While their stance on Europe is slowly but surely helping the Lib Dems rebuild their pre-2015 demographic core - students, graduates and middle-class professionals employed in the public sector – last night’s results, particularly in Stoke, also give them reason for mild disappointment. 

In Stoke, campaign staffers privately predicted they might manage to beat Ukip for second or third place. The party ran a full campaign for the first time in several years, and canvassing returns suggested significant numbers of Labour voters, mainly public sector workers disenchanted with Corbyn’s stance on Europe, were set to vote Lib Dem. Nor were they intimidated by the Brexit factor: recent council by-elections in Sunderland and Rotheram, which both voted decisively to leave, saw the Lib Dems win seats for the first time on massive swings. 

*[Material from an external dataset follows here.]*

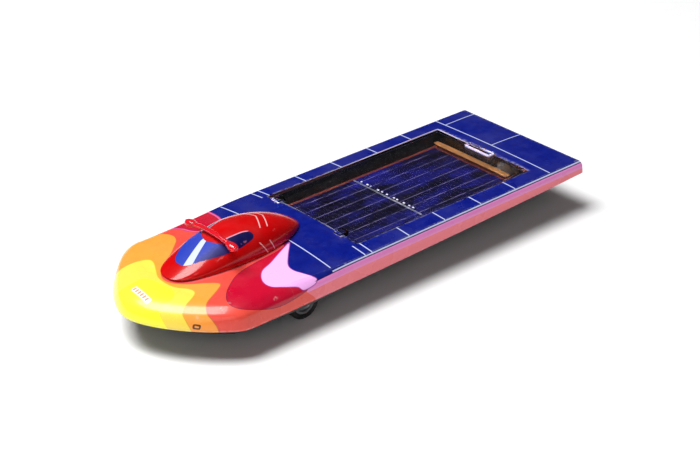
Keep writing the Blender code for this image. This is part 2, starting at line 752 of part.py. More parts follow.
def make_steering(mats):
    """The beam that carries both stub axles, and the screw that keeps it on its post."""
    x, z = FRONT_AXLE_X, FRONT_TYRE_R
    low_z, high_z = 5.5 * MM, 8.0 * MM
    bar = box((x - 2.0 * MM, -16.4 * MM, low_z), (x + 2.0 * MM, 16.4 * MM, high_z))
    beam = add_part("steering_beam", bar, mats["beam"], 30)
    join(beam, "beam_eye", cylinder(3.2 * MM, (x, 0, low_z), (x, 0, high_z), 24))
    tab_root = box((x + 2 * MM, -0.8 * MM, low_z), (STEER_TAB_X + 0.8 * MM, 0.8 * MM, 7.0 * MM))
    join(beam, "tab_root", tab_root)
    tab_low = (STEER_TAB_X - 0.8 * MM, -0.8 * MM, 3.4 * MM)
    join(beam, "tab", box(tab_low, (STEER_TAB_X + 0.8 * MM, 0.8 * MM, 6.5 * MM)))
    for side, sign in (("left", 1), ("right", -1)):
        near, far = sorted((14.7 * MM * sign, 16.4 * MM * sign))
        knuckle = box((x - 1.9 * MM, near, 3.9 * MM), (x + 1.9 * MM, far, 6.5 * MM))
        join(beam, f"knuckle_{side}", knuckle)
    eye = cylinder(POST_R + RUNNING_GAP, (x, 0, 4 * MM), (x, 0, 10 * MM), 24)
    cut(beam, "beam_eye_hole", eye)
    for side, sign in (("left", 1), ("right", -1)):
        bore = cylinder(STUB_R + 0.06 * MM, (x, sign * 14.0 * MM, z), (x, sign * 18 * MM, z), 20)
        cut(beam, f"stub_bore_{side}", bore)
    head = cylinder(2.3 * MM, (x, 0, 8.7 * MM), (x, 0, 9.6 * MM), 20)
    screw = add_part("steering_screw", head, mats["steel"], 40)
    join(screw, "steering_shank", cylinder(0.6 * MM, (x, 0, 6.2 * MM), (x, 0, 9.2 * MM), 14))
    slot = box((x - 2.5 * MM, -0.25 * MM, 9.25 * MM), (x + 2.5 * MM, 0.25 * MM, 10 * MM))
    cut(screw, "driver_slot", slot)


# ---------------------------------------------------------------- rear drive

def involute(angle):
    return math.tan(angle) - angle


def gear_outline(teeth, addendum, phase):
    """Points of a spur gear's edge, with involute flanks and radial roots."""
    pitch = GEAR_MODULE * teeth / 2
    base = pitch * math.cos(PRESSURE_ANGLE)
    tip = pitch + addendum
    root = pitch - 1.2 * GEAR_MODULE
    half_tooth = (math.pi * GEAR_MODULE / 2 - BACKLASH) / 2 / pitch
    start = max(base, root)
    radii = [root] + [start + (tip - start) * step / 3 for step in range(0 if base > root else 1, 4)]

    def half_angle(radius):
        pressure = math.acos(min(base / max(radius, base), 1.0))
        return half_tooth + involute(PRESSURE_ANGLE) - involute(pressure)

    points = []
    for tooth in range(teeth):
        middle = phase + 2 * math.pi * tooth / teeth
        flank = [(radius, half_angle(radius)) for radius in radii]
        for radius, half in flank:
            points.append((radius, middle - half))
        for radius, half in flank[::-1]:
            points.append((radius, middle + half))
    return [(radius * math.cos(angle), radius * math.sin(angle)) for radius, angle in points]


def gear_solid(outline, centre, y_low, y_high):
    """A gear whose outline lies in the XZ plane, with its thickness along Y."""
    bm = bmesh.new()
    verts = [bm.verts.new((centre[0] + a, y_low, centre[1] + b)) for a, b in outline]
    face = bm.faces.new(verts)
    moved = bmesh.ops.extrude_face_region(bm, geom=[face])
    top = [item for item in moved["geom"] if isinstance(item, bmesh.types.BMVert)]
    bmesh.ops.translate(bm, vec=(0, y_high - y_low, 0), verts=top)
    bmesh.ops.recalc_face_normals(bm, faces=bm.faces)
    return bm


def make_drive(mats):
    """Rear wheel, axle and gear, and the motor's pinion in mesh with it."""
    centre = (REAR_AXLE_X, 0, REAR_TYRE_R)

    def on_axle(y):
        return (REAR_AXLE_X, y, REAR_TYRE_R)

    rim = REAR_TYRE_R - 1.6 * MM
    hub = wheel_profile(rim, REAR_AXLE_R + 0.05 * MM, REAR_TYRE_WIDTH, 1.7 * MM, -2.8 * MM, 1.5 * MM)
    turned("rear_wheel", hub, centre, mats["wheel"])
    tread = tyre_profile(REAR_TYRE_R, rim + 0.1 * MM, REAR_TYRE_WIDTH)
    turned("rear_tyre", tread, centre, mats["tyre"], 36)
    axle = cylinder(REAR_AXLE_R, on_axle(-7.0 * MM), on_axle(9.0 * MM), 24)
    add_part("rear_axle", axle, mats["steel"], 40)
    for side, (low, high) in BEARINGS.items():
        ring = [
            (REAR_AXLE_R + RUNNING_GAP, low - 0.1 * MM),
            (REAR_AXLE_R + RUNNING_GAP, high + 0.1 * MM),
            (1.24 * MM, high + 0.1 * MM),
            (1.24 * MM, low - 0.1 * MM),
        ]
        turned(f"rear_bush_{side}", ring, centre, mats["brass"], 24)
    wheel_pitch = math.pi / GEAR_TEETH
    gear_phase = MOTOR_ANGLE + wheel_pitch
    pinion_phase = MOTOR_ANGLE + math.pi
    gear_edge = gear_outline(GEAR_TEETH, 0.8 * GEAR_MODULE, gear_phase)
    gear_face = gear_solid(gear_edge, (REAR_AXLE_X, REAR_TYRE_R), 2.1 * MM, 3.8 * MM)
    gear = add_part("spur_gear", gear_face, mats["gear"])
    join(gear, "gear_hub", cylinder(1.7 * MM, on_axle(2.1 * MM), on_axle(5.6 * MM), 20))
    cut(gear, "gear_bore", cylinder(REAR_AXLE_R + 0.05 * MM, on_axle(0), on_axle(9 * MM), 20))
    pinion_edge = gear_outline(PINION_TEETH, 0.9 * GEAR_MODULE, pinion_phase)
    pinion_face = gear_solid(pinion_edge, (MOTOR_X, MOTOR_Z), 2.0 * MM, 3.9 * MM)
    pinion = add_part("motor_pinion", pinion_face, mats["brass"])
    bore = cylinder(MOTOR_SHAFT_R + 0.05 * MM, (MOTOR_X, 0, MOTOR_Z), (MOTOR_X, 6 * MM, MOTOR_Z), 16)
    cut(pinion, "pinion_bore", bore)


TERMINALS = {"front": 1.4 * MM, "rear": -1.4 * MM}


def make_motor(mats):
    """A slim can motor with its shaft, end cap, two terminals and holding clip."""
    axis = (MOTOR_X, 0, MOTOR_Z)
    can_profile = [
        (0.8 * MM, MOTOR_FRONT_Y - 0.5 * MM),
        (1.3 * MM, MOTOR_FRONT_Y - 0.5 * MM),
        (1.3 * MM, MOTOR_FRONT_Y),
        (MOTOR_R - 0.3 * MM, MOTOR_FRONT_Y),
        (MOTOR_R, MOTOR_FRONT_Y + 0.3 * MM),
        (MOTOR_R, MOTOR_BACK_Y - 0.2 * MM),
        (MOTOR_R - 0.2 * MM, MOTOR_BACK_Y),
        (0.8 * MM, MOTOR_BACK_Y),
    ]
    turned("motor_can", can_profile, axis, mats["can"], 28)
    shaft_end = (MOTOR_X, MOTOR_BACK_Y - 0.2 * MM, MOTOR_Z)
    shaft = cylinder(MOTOR_SHAFT_R, (MOTOR_X, 1.9 * MM, MOTOR_Z), shaft_end, 14)
    add_part("motor_shaft", shaft, mats["steel"], 40)
    cap_low, cap_high = MOTOR_BACK_Y + 0.05 * MM, MOTOR_BACK_Y + 1.1 * MM
    cap = cylinder(3.2 * MM, (MOTOR_X, cap_low, MOTOR_Z), (MOTOR_X, cap_high, MOTOR_Z), 24, 2.9 * MM)
    add_part("motor_end_cap", cap, mats["beam"], 40)
    for name, offset in TERMINALS.items():
        low = (MOTOR_X + offset - 0.5 * MM, cap_high + 0.05 * MM, MOTOR_Z - 0.15 * MM)
        high = (MOTOR_X + offset + 0.5 * MM, cap_high + 1.4 * MM, MOTOR_Z + 0.15 * MM)
        add_part(f"motor_terminal_{name}", box(low, high), mats["tin"])
    ring = cylinder(MOTOR_R + 0.75 * MM, (MOTOR_X, 9.3 * MM, MOTOR_Z), (MOTOR_X, 11.8 * MM, MOTOR_Z), 28)
    clip = add_part("motor_clip", ring, mats["clip"], 40)
    bore = cylinder(MOTOR_R + 0.12 * MM, (MOTOR_X, 8 * MM, MOTOR_Z), (MOTOR_X, 13 * MM, MOTOR_Z), 28)
    cut(clip, "clip_bore", bore)
    mouth_low = (MOTOR_X - 2.4 * MM, 8 * MM, MOTOR_Z - 6 * MM)
    cut(clip, "clip_mouth", box(mouth_low, (MOTOR_X + 2.4 * MM, 13 * MM, MOTOR_Z - 1.5 * MM)))


def make_leads(mats):
    """The two leads from the panel's underside to the motor's terminals."""
    routes = {
        "lead_red": (
            (-53.0, 9.0, 9.2),
            (-55.8, 12.0, 8.7),
            (-58.8, 15.3, 9.2),
            (-62.3, 17.3, 10.1),
            (-65.2, 18.1, 10.5),
        ),
        "lead_black": (
            (-53.0, 13.0, 9.2),
            (-55.8, 15.0, 8.8),
            (-58.6, 17.0, 9.1),
            (-61.5, 18.4, 9.9),
            (-66.8, 19.4, 10.8),
        ),
    }
    ends = {"lead_red": TERMINALS["front"], "lead_black": TERMINALS["rear"]}
    for name, stops in routes.items():
        stops = [Vector(stop) * MM for stop in stops]
        stops.append(Vector((MOTOR_X + ends[name], MOTOR_BACK_Y + 3.1 * MM, MOTOR_Z)))
        curve_tube(name, smooth_route(stops, 5), 0.4 * MM, mats[name], 2)


# ---------------------------------------------------------------- assembly

def make_materials():
    return {
        "shell": material("printed_shell", (0.01, 0.03, 0.35), 0.2),
        "canopy": material("canopy_red", (0.72, 0.005, 0.01), 0.12),
        "mirror": material("mirror_red", (0.75, 0.02, 0.02), 0.1, transmission=0.4),
        "clear": material("clear_plastic", (0.9, 0.92, 0.95), 0.05, transmission=1.0),
        "board": material("panel_board", (0.35, 0.1, 0.06), 0.5),
        "cell": material("solar_cell", (0.012, 0.01, 0.08), 0.15),
        "tin": material("tinned_strip", (0.75, 0.75, 0.78), 0.3, 1.0),
        "copper": material("contact_copper", (0.8, 0.45, 0.2), 0.35, 0.8),
        "pan": material("pan_black", (0.02, 0.02, 0.022), 0.4),
        "beam": material("beam_black", (0.025, 0.025, 0.028), 0.45),
        "wheel": material("wheel_white", (0.75, 0.75, 0.74), 0.35),
        "tyre": material("tyre_rubber", (0.015, 0.015, 0.015), 0.8),
        "steel": material("steel", (0.6, 0.6, 0.62), 0.25, 1.0),
        "brass": material("brass", (0.75, 0.55, 0.25), 0.3, 1.0),
        "gear": material("gear_white", (0.85, 0.83, 0.75), 0.4),
        "can": material("motor_can", (0.55, 0.56, 0.58), 0.3, 1.0),
        "clip": material("clip_grey", (0.3, 0.31, 0.33), 0.4),
        "lead_red": material("lead_red", (0.6, 0.02, 0.02), 0.45),
        "lead_black": material("lead_black", (0.02, 0.02, 0.02), 0.45),
    }


def build():
    mats = make_materials()
    make_body_shell(mats["shell"])
    make_canopy(mats["canopy"])
    make_mirror_bar(mats["mirror"])
    make_panel_case(mats["clear"])
    make_panel(mats)
    make_chassis_pan(mats["pan"])
    make_body_screws(mats["steel"])
    make_front_wheels(mats)
    make_steering(mats)
    make_drive(mats)
    make_motor(mats)
    make_leads(mats)


clear_scene()
PARTS = new_collection("solar_racing_car")
CUTTERS = new_collection("cutters")
build()
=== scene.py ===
import json
import math

import bmesh
import bpy
import numpy as np
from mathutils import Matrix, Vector

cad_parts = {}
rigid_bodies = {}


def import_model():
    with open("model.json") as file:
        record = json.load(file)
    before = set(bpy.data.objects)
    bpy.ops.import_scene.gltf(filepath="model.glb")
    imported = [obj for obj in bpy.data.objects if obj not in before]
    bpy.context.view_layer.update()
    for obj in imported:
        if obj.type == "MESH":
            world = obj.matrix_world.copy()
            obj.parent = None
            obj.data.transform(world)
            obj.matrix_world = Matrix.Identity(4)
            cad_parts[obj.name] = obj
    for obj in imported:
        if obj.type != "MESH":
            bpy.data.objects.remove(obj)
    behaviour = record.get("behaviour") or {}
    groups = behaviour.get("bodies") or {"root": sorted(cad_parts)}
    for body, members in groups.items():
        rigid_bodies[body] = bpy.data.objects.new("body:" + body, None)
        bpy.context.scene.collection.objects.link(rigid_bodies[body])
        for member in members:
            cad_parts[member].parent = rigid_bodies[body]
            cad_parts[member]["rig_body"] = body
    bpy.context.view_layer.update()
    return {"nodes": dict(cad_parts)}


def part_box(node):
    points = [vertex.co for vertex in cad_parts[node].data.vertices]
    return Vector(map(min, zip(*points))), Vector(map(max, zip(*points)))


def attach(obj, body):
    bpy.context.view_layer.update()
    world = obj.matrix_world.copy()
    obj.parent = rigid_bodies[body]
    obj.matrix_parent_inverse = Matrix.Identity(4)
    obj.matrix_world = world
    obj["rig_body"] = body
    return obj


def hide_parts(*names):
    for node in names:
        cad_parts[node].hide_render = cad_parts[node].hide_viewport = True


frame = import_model()

MM = 0.001

# The body's driving sizes, in metres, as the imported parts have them
TAIL_X, NOSE_X = -75.0 * MM, 75.0 * MM
NOSE_START_X = 53.9 * MM
NOSE_HANDLE = (6.6 * MM, 9.4 * MM)
HALF_WIDTH_TAIL, HALF_WIDTH_FRONT = 25.35 * MM, 25.9 * MM
TAIL_CORNER = 1.0 * MM
SIDE_SHOULDER, NOSE_SHOULDER = 1.25 * MM, 13.0 * MM
NOSE_ROUNDNESS, NOSE_ONSET, NOSE_EDGE_Z = 2.6, 0.24, 15.9 * MM
SPINE_FRONT_X = 50.0 * MM
SQUARE_INSET = 0.9 * MM
SHELL_WALL = 1.1 * MM
WINDOW_X = (-57.3 * MM, 10.7 * MM)
WINDOW_Y = 19.3 * MM
CANOPY_X, CANOPY_FRONT, CANOPY_REAR = 38.1 * MM, 23.4 * MM, 22.3 * MM
CANOPY_HALF, CANOPY_RISE, CANOPY_WALL = 8.9 * MM, 7.4 * MM, 0.9 * MM
CANOPY_GAP = 0.3 * MM
MIRROR_X, MIRROR_HALF_Y, MIRROR_Z = 45.8 * MM, 9.6 * MM, 23.6 * MM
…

So it could well be argued that their candidate, local cardiologist Zulfiqar Ali, ought to have done better. Staffordshire University’s campus, which Tim Farron visited as part of a voter registration drive, falls within the seat’s boundaries. Ali, unlike his Labour competitor Gareth Snell and Ukip leader Paul Nuttall, didn’t have his campaign derailed or disrupted by negative media attention. Unlike the Tory candidate Jack Brereton, he had the benefit of being older than 25. And, like 15 per cent of the electorate, he is of Kashmiri origin.  

In public and in private, Lib Dems say the fact that Stoke was a two-horse race between Labour and Ukip ultimately worked to their disadvantage. The prospect of Nuttall as their MP may well have been enough to convince a good number of the Labour waverers mentioned earlier to back Snell. 

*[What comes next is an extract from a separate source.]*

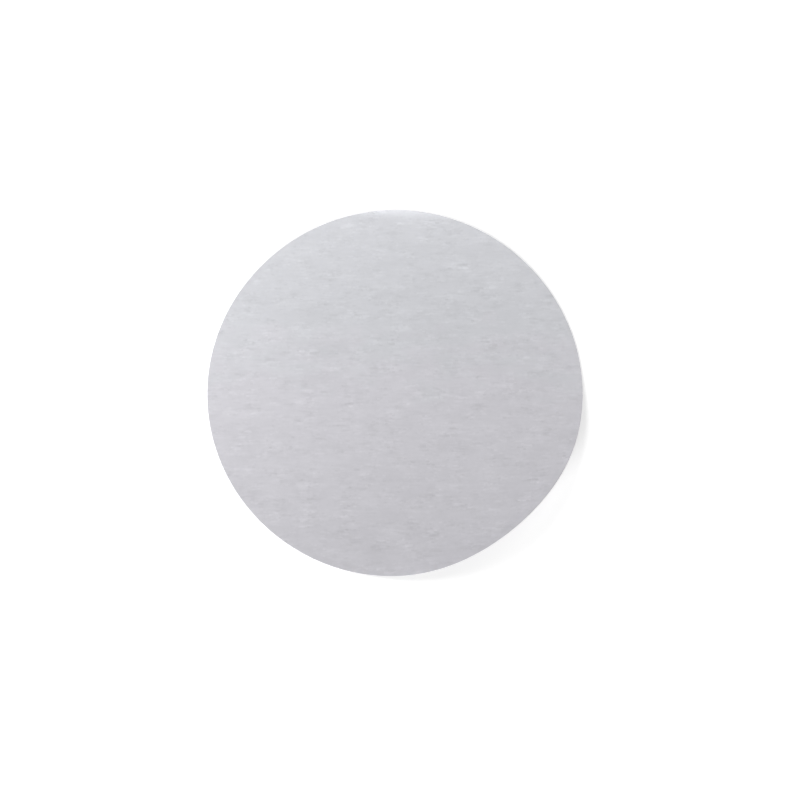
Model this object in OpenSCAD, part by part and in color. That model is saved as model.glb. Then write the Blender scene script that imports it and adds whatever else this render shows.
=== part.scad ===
// Round laboratory filter paper: one thin disc, die-cut from a flat sheet, lying on a bench.
// Its middle is flat. The front right side and the back have taken a slow curl, and the last millimetres of the
// back edge turn up in a tighter lip. Paper bends but doesn't stretch, so every curl runs in straight lines along
// chords of the disc, and all lengths on the bent paper are those of the flat disc.
// Millimetres. The origin is on the underside, below the disc's centre. +Z is up and +Y points to the back.

/* [Disc] */
// Diameter of the disc laid flat
disc_d = 110; // [40:1:240]
// Thickness of the paper
paper_t = 0.18; // [0.1:0.01:0.5]

/* [Front curl] */
// Compass direction of the side that curls up, from +X towards +Y (degrees)
front_dir = -49; // [-60:1:-47]
// Where the curl leaves the flat, as a share of the disc's radius
front_start = 0.46; // [0.46:0.01:0.75]
// Slope that the curl reaches at the rim (degrees)
front_rise = 36; // [5:1:50]

/* [Back curl] */
// Compass direction of the side that curls up, from +X towards +Y (degrees)
back_dir = 87; // [85:1:95]
// Where the curl leaves the flat, as a share of the disc's radius
back_start = 0.36; // [0.36:0.01:0.7]
// Slope that the curl reaches at the rim, without the lip (degrees)
back_rise = 7; // [2:1:25]
// Where the lip begins, as a share of the disc's radius
lip_start = 0.95; // [0.88:0.01:0.97]
// Further slope that the lip gains from there to the rim (degrees)
lip_rise = 23; // [10:1:65]

/* [Hidden] */
paper_colour = [0.8, 0.8, 0.82];
disc_r = disc_d / 2;
lines = 64;
$fn = 240;

// Share of the radius at which straight line i of a curl lies. The lines meet the rim at even spacing.
function share(i, start) = cos(acos(start) * (1 - i / lines));

// Half the length of the chord at a share of the radius.
function half_chord(s) = disc_r * sqrt(1 - s * s);

// Slope of the paper at a share of the radius. A curl bends more and more from its start, a lip evenly.
function slope(s, start, rise, lip) =
    rise * pow(max(s - start, 0) / (1 - start), 2) + lip * max(s - lip_start, 0) / (1 - lip_start);

// Step along the paper from line i to the next, seen from the side.
function step(i, start, rise, lip) =
    let (s = share(i, start), next = share(i + 1, start), a = slope((s + next) / 2, start, rise, lip))
    disc_r * (next - s) * [cos(a), sin(a)];

// Middle of the paper at each line, seen from the side, from the line where the curl starts.
function bent_line(start, rise, lip) =
    [for (i = 0, p = [0, 0]; i <= lines; p = p + step(i, start, rise, lip), i = i + 1) p];

// The bent paper seen from the side, half its thickness either way from its middle.
module side_profile(start, rise, lip) {
    middle = bent_line(start, rise, lip);
    half = [for (i = [0 : lines]) let (a = slope(share(i, start), start, rise, lip))
        paper_t / 2 * [-sin(a), cos(a)]];
    polygon(concat(middle + half, [for (i = [lines : -1 : 0]) middle[i] - half[i]]));
}

// The disc's round edge as it lies on the bent paper, seen at a tilt. It begins a little way into the flat.
module rolled_edge(start, rise, lip, tilt) {
    middle = bent_line(start, rise, lip);
    lead = 2 * paper_t;
    edge = concat([[-lead * cos(tilt), half_chord(start - lead / disc_r)]],
        [for (i = [0 : lines]) [middle[i] * [cos(tilt), sin(tilt)], half_chord(share(i, start))]]);
    polygon(concat(edge, [for (i = [lines : -1 : 0]) [edge[i].x, -edge[i].y]]));
}

// Turns towards a curl's direction and moves out to the chord where that curl leaves the flat.
module at_chord(dir, start) {
    rotate([0, 0, dir])
        translate([disc_r * start, 0, 0])
            children();
}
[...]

With his party hovering at around 10 per cent in national polls, last night’s results give Farron cause for optimism – especially after their near-wipeout in 2015. But it’s easy to forget the bigger picture in all of this. The party have chalked up a string of impressive parliamentary by-election results – second in Witney, a spectacular win in Richmond Park, third in Sleaford and Copeland, and a strong fourth in Stoke. 

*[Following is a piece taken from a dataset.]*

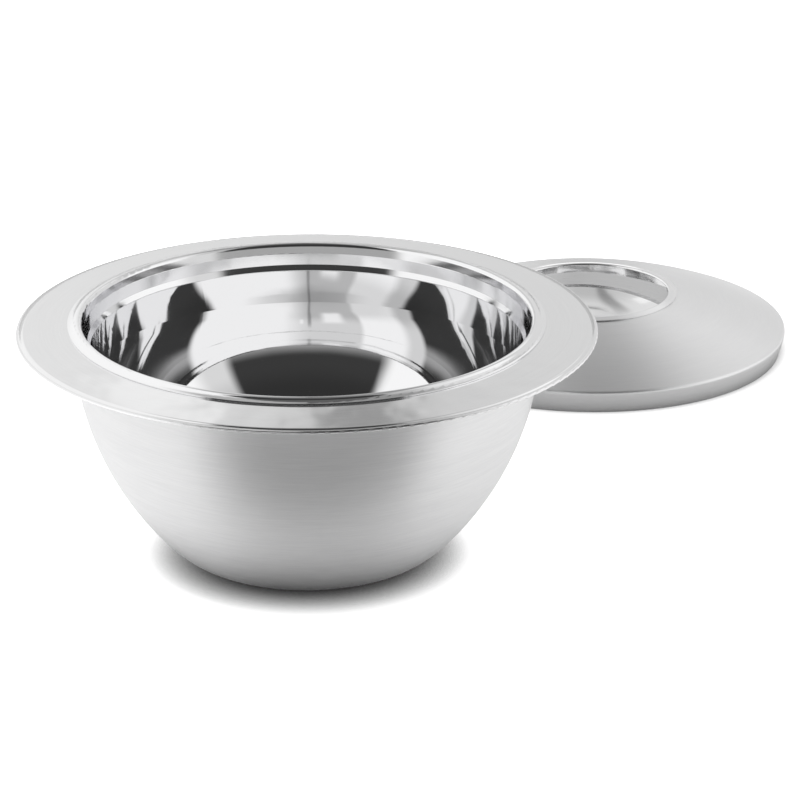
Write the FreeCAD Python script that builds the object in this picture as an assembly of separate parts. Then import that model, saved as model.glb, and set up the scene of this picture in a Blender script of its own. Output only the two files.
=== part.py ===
import FreeCAD, Part
import math
import os

# Insulated flatbread casserole. A double-walled steel bowl with a wide flange stands at
# the origin; its lift-off lid lies beside and behind it on the same surface.
# Millimetres, +Z up, the origin is the centre of the bowl's base.

os.makedirs("parts", exist_ok=True)

# ------------------------------------------------------------------ sheet and clearances
steel = 0.6                  # thickness of every pressed sheet
seam = 0.1                   # between two sheets that are seamed or welded together
foam_gap = 0.3               # foam stays this far from the steel that encloses it
lid_play = 0.1               # skirt's foot inside the wall of its seat
hole_play = 0.05             # hole radius beyond the rivet or stem that passes through

# ------------------------------------------------------------------ bowl: mouth
throat_radius = 96.8         # top of the inner bowl's tapered wall
throat_round = 0.9
ledge_width = 1.3            # ledge that the lid's skirt stands on, sloping up outwards
ledge_rise = 2.6
ledge_round = 0.5
seat_flare = 1.7             # wall around the lid, from the ledge up to the lip
seat_depth = 4.9
lip_lean = 1.4               # from the seat wall out to the lip's peak, before rounding
lip_rise = 6.6
lip_round = 2.3
lip_fall = 3.1               # from the peak down to the lip's foot on the flange
lip_overhang = 4.1
lip_foot_round = 3.5
lip_toe = 1.6                # lip runs on along the flange, beyond its foot

# ------------------------------------------------------------------ bowl: rim flange
rim_height = 107.3           # middle of the outer edge
flange_width = 24.7          # from the lip's foot to the outer edge
flange_tuck = 1.3            # flange reaches this far in under the lip's foot
flange_rise = 3.5            # inner edge above the outer one
fold_run = 5.5                # outer edge is folded back this far under the flange

# ------------------------------------------------------------------ bowl: inner bowl
wall_taper = 1.8             # degrees from upright
pan_corner_rise = 12.1       # foot of the wall above the shell's belly corner
pan_round = 78.0
floor_drop = 35.1            # floor below the foot of the wall, before rounding
floor_corner_width = 27.5    # run of the slanting tangent between floor and wall
floor_round = 9.0

# ------------------------------------------------------------------ bowl: outer shell
shell_inset = 0.1            # top of the shell outside the lip's foot
belly_lean = 3.6             # belly corner inside the shell's top
belly_corner_height = 47.9   # where the heel's slanting tangent meets the steep side
belly_round = 137.0
heel_run = 47.3              # run of that tangent down to the base plane
heel_round = 36.0

# ------------------------------------------------------------------ bowl: foam and plug
foam_drop = 3.0              # top of the foam below the throat
stem_radius = 4.9
collar_width = 1.1
collar_height = 1.2
collar_round = 0.5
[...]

However, most of these results represent a reversion to, or indeed an underperformance compared to, the party’s pre-2015 norm. With the notable exception of Richmond’s Sarah Olney, who only joined the Lib Dems after the last general election, these candidates haven’t - or the Lib Dem vote - come from nowhere. Zulfiqar Ali previously sat on the council in Stoke and had fought the seat before, and Witney’s Liz Leffman and Sleaford’s Ross Pepper are both popular local councillors. And for all the excited commentary about Richmond, it was, of course, held by the Lib Dems for 13 years before Zac Goldsmith won it for the Tories in 2010. 

The EU referendum may have given the Lib Dems a new lease of life, but, as their #LibDemFightback trope suggests, they’re best understood as a revanchist, and not insurgent, force. Much has been said about Brexit realigning our politics, but, for now at least, the party’s new normal is looking quite a lot like the old one.